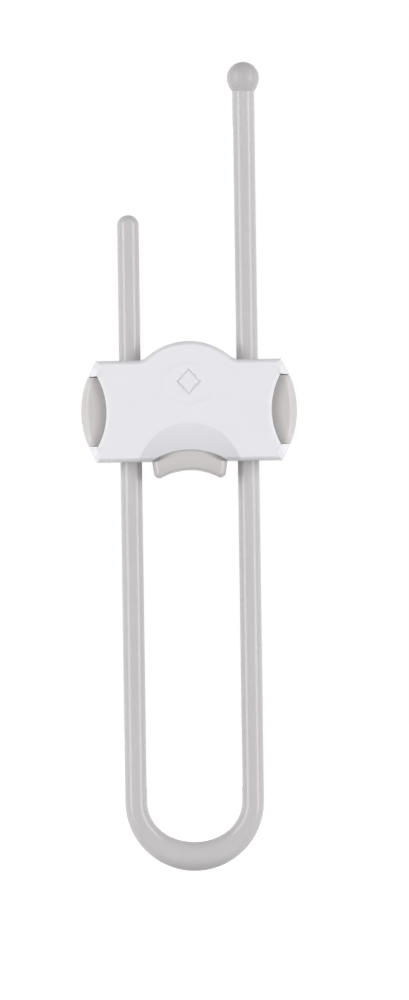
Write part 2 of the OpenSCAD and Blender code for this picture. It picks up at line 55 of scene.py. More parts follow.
def makePiece(name, points, faces, creaseAngle=32):
    mesh = bpy.data.meshes.new(name)
    mesh.from_pydata([tuple(c * mm for c in p) for p in points], [], faces)
    mesh.validate()
    piece = addObject(name, mesh)
    tidyMesh(piece, creaseAngle)
    return piece


def tidyMesh(piece, creaseAngle=32, turnOutwards=True):
    mesh = piece.data
    work = bmesh.new()
    work.from_mesh(mesh)
    bmesh.ops.remove_doubles(work, verts=work.verts, dist=least["merge"] * mm)
    bmesh.ops.dissolve_degenerate(work, edges=work.edges, dist=least["flat"] * mm)
    if turnOutwards:
        bmesh.ops.recalc_face_normals(work, faces=work.faces)
    work.to_mesh(mesh)
    work.free()
    mesh.shade_smooth()
    mesh.set_sharp_from_angle(angle=math.radians(creaseAngle))
    mesh.update()


def makeBlock(name, low, high):
    corners = [(x, y, z) for x in (low[0], high[0]) for y in (low[1], high[1]) for z in (low[2], high[2])]
    sides = [(0, 1, 3, 2), (4, 6, 7, 5), (0, 4, 5, 1), (2, 3, 7, 6), (0, 2, 6, 4), (1, 5, 7, 3)]
    return makePiece(name, corners, sides)


def copyOfNode(node):
    piece = addObject(node + "_copy", nodes[node].data.copy())
    tidyMesh(piece, turnOutwards=False)
    return piece


def keepResult(piece):
    graph = bpy.context.evaluated_depsgraph_get()
    graph.update()
    mesh = bpy.data.meshes.new_from_object(piece.evaluated_get(graph))
    piece.modifiers.clear()
    old = piece.data
    piece.data = mesh
    bpy.data.meshes.remove(old)


def combine(piece, other, operation):
    modifier = piece.modifiers.new("combine", "BOOLEAN")
    modifier.operation = operation
    modifier.solver = "EXACT"
    modifier.object = other
    keepResult(piece)
    bpy.data.objects.remove(other)


def joinPieces(main, *others):
    work = bmesh.new()
    work.from_mesh(main.data)
    for other in others:
        work.from_mesh(other.data)
    work.to_mesh(main.data)
    work.free()
    main.data.update()
    for other in others:
        bpy.data.objects.remove(other)


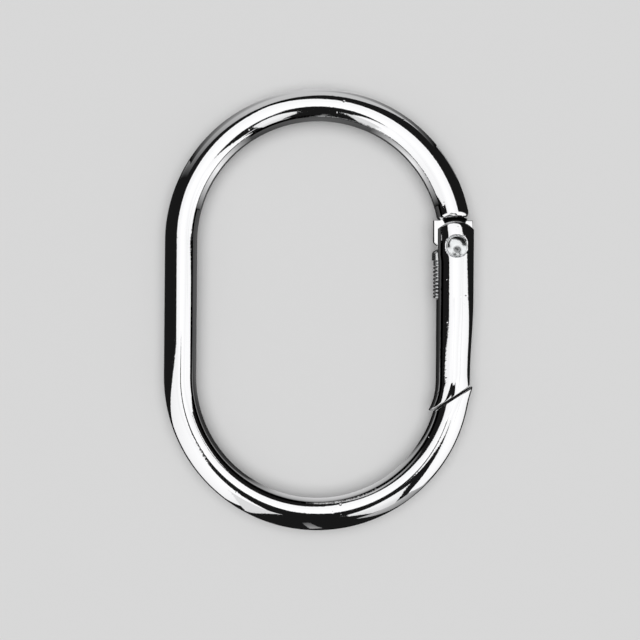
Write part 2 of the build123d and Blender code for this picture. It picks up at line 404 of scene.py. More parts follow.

Exercise task.
Pull out all lines from the entries above that include the word "code".

Worked answer.
Write part 2 of the OpenSCAD and Blender code for this picture. It picks up at line 55 of scene.py. More parts follow.
Write part 2 of the build123d and Blender code for this picture. It picks up at line 404 of scene.py. More parts follow.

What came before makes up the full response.